Exercise
Only the lines from the one containing "if obj.type in" down to the one containing "obj.parent = None", inclusive, are to be quoted exactly.

Data provided
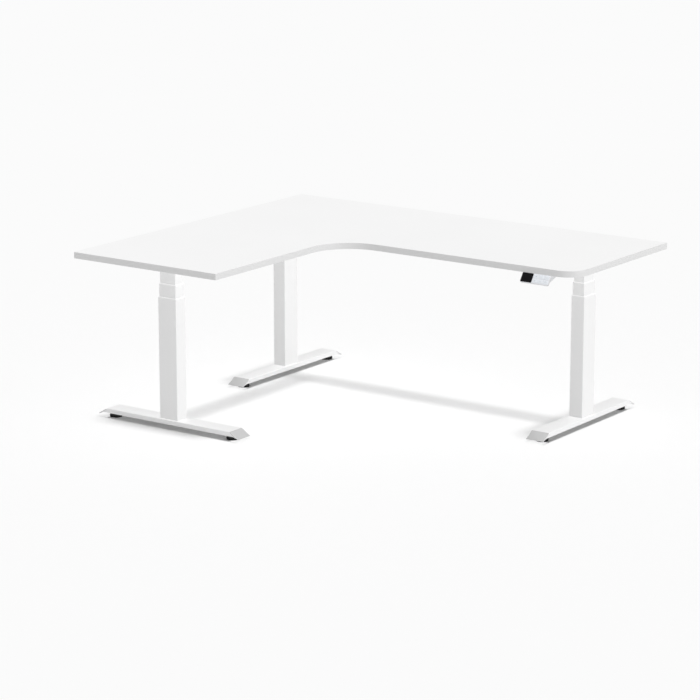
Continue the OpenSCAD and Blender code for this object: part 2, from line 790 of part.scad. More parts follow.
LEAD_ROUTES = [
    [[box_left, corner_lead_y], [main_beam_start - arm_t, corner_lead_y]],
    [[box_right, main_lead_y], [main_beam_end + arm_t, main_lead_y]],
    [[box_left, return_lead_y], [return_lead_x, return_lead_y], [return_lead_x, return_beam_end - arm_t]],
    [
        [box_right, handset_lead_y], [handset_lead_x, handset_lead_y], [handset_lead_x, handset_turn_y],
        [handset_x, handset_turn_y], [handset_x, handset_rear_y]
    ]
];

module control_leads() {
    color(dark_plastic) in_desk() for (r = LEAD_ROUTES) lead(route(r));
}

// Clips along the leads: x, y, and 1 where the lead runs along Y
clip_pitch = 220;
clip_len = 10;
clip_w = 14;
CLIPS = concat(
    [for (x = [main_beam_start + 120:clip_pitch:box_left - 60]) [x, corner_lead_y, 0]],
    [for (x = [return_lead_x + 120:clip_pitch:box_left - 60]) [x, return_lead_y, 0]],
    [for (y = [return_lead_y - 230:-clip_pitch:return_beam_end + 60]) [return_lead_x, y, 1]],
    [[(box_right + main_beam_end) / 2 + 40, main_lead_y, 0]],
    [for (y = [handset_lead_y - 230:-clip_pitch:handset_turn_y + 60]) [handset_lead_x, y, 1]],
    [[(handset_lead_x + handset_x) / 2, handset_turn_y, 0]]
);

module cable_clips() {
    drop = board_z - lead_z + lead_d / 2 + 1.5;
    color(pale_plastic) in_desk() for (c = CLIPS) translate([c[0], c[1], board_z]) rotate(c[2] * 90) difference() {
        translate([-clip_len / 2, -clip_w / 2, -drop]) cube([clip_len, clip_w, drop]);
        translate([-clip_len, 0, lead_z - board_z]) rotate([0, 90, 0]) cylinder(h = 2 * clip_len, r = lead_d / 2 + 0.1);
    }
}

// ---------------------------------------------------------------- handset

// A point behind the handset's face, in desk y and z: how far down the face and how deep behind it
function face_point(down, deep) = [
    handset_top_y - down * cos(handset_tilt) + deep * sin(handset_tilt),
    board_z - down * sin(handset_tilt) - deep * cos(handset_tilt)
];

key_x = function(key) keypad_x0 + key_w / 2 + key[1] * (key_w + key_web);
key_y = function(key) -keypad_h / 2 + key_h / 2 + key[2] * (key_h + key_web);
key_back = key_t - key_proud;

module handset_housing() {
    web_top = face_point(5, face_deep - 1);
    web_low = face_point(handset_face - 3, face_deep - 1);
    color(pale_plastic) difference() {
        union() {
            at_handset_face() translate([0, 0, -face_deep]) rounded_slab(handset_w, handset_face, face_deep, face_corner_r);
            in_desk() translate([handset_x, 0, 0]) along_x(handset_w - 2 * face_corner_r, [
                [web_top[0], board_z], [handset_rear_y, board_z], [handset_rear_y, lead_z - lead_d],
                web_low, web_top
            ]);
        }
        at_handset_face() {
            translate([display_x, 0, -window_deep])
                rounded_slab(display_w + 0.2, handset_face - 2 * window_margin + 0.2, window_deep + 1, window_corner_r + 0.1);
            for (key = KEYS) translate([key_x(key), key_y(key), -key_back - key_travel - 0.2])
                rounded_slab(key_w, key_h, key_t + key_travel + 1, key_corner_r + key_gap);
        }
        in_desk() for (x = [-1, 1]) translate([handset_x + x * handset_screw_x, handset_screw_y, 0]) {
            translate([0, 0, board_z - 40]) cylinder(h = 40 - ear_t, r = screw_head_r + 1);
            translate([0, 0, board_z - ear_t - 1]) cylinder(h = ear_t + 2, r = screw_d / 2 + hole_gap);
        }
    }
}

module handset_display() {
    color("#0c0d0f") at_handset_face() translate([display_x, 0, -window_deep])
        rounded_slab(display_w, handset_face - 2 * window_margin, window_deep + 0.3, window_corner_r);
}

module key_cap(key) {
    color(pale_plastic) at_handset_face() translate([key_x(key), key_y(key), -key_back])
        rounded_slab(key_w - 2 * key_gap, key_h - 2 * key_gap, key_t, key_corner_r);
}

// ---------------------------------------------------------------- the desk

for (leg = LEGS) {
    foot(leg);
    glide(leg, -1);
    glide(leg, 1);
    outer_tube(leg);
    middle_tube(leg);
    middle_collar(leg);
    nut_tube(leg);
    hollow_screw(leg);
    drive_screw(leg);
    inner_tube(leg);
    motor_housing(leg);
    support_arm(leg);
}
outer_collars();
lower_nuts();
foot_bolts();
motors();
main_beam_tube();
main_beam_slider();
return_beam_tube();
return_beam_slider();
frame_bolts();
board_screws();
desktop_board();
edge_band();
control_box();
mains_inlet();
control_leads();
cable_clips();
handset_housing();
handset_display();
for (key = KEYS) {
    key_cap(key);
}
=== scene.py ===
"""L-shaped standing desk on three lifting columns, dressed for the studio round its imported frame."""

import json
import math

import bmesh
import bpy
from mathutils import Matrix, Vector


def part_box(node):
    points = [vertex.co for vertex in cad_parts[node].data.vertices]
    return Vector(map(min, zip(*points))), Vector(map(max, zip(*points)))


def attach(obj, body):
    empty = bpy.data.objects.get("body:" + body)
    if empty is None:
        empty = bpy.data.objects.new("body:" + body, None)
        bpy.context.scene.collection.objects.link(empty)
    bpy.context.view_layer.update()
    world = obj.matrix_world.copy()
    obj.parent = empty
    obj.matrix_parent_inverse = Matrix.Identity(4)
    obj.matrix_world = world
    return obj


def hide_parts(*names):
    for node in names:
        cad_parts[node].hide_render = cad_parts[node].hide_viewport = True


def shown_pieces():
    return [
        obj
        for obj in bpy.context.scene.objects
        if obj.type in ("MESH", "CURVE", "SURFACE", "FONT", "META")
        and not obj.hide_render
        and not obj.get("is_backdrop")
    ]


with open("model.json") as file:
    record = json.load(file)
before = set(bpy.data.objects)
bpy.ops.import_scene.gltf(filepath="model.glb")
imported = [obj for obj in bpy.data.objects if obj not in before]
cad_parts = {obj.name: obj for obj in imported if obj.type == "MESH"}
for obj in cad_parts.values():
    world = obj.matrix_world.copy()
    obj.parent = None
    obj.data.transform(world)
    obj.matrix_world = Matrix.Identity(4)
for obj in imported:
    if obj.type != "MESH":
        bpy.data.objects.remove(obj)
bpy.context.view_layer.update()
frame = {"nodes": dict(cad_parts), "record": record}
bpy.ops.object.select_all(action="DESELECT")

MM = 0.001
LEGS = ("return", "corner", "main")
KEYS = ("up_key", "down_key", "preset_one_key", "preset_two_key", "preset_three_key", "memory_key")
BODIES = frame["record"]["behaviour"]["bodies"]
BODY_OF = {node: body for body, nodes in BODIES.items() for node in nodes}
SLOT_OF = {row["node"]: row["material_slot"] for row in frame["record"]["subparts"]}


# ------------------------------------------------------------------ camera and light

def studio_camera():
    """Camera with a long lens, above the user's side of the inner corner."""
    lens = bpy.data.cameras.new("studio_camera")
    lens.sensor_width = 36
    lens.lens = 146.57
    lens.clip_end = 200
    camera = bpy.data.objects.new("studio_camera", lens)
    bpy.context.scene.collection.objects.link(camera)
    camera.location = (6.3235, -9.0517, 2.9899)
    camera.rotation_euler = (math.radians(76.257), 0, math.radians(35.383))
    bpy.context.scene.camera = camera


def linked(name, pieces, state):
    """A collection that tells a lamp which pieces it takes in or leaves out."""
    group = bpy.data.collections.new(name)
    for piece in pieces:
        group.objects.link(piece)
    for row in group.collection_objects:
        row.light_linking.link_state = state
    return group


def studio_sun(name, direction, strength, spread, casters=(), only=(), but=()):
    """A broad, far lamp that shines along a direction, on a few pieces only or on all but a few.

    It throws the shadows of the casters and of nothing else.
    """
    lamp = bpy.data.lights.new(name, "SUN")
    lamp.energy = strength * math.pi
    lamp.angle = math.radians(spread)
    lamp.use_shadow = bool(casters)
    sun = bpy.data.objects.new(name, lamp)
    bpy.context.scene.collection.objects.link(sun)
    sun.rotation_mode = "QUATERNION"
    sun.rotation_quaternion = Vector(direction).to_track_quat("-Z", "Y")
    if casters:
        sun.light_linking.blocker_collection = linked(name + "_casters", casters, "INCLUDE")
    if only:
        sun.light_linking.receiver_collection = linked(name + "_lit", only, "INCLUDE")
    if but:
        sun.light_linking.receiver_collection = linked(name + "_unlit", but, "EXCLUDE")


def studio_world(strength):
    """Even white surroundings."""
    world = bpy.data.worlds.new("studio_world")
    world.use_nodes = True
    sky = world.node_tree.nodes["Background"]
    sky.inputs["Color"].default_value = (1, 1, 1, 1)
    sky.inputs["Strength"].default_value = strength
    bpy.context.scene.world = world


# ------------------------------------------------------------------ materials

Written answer
        if obj.type in ("MESH", "CURVE", "SURFACE", "FONT", "META")
        and not obj.hide_render
        and not obj.get("is_backdrop")
    ]


with open("model.json") as file:
    record = json.load(file)
before = set(bpy.data.objects)
bpy.ops.import_scene.gltf(filepath="model.glb")
imported = [obj for obj in bpy.data.objects if obj not in before]
cad_parts = {obj.name: obj for obj in imported if obj.type == "MESH"}
for obj in cad_parts.values():
    world = obj.matrix_world.copy()
    obj.parent = None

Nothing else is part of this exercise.